Trump’s tweets on Tuesday were welcomed by the Semiconductor Industry Association, which has been lobbying against the new Huawei restrictions and arguing they would “unduly curtail” the ability of U.S. companies to sell products to China.

“As we have discussed with the Administration, sales of non-sensitive, commercial products to China drive semiconductor research and innovation, which is critical to America’s economic strength and national security,” said John Neuffer, the SIA’s president and CEO.

China’s foreign ministry earlier on Tuesday accused those pushing a ban on the GE engine exports of seeking to “wantonly oppress China.”

“What’s worse, it will severely disrupt bilateral and even global exchange and cooperation in science, technology and trade,” Foreign Ministry spokesperson Geng Shuang told reporters in Beijing.
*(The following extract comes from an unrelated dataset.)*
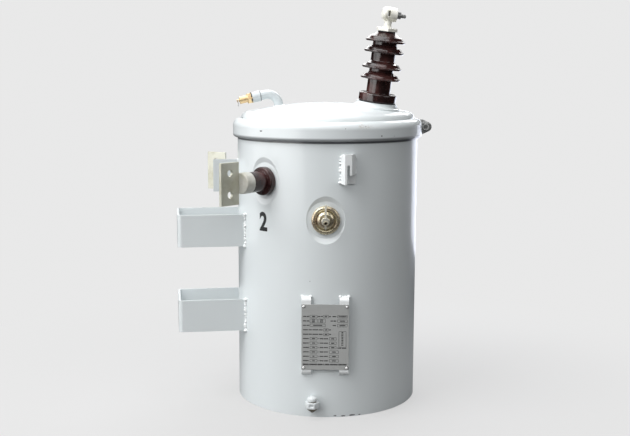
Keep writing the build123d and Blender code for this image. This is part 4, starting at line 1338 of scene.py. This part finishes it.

The discussions over banning the sale of the GE/Safran Leap 1C engine to China were first reported by the Wall Street Journal over the weekend. Some administration officials were considering whether sales could help Chinese companies reverse engineer the technology used and speed up the development of their own jet engine programs.

GE shares fluctuated Tuesday, gaining after Trump’s remarks and later declining.

GE, which has lobbied heavily against being blocked out of what it sees as a promising new market, said in a statement Monday that it had decades of experience selling products internationally. “We aggressively protect and defend our intellectual property and work closely with the U.S. government to fulfill our responsibilities and shared security and economic interests,” a spokesperson for the company said in an emailed statement.

The engine has been approved for sale to China multiple times since 2014 and a dozen of the engines have already been shipped to Comac, Bloomberg reported Monday.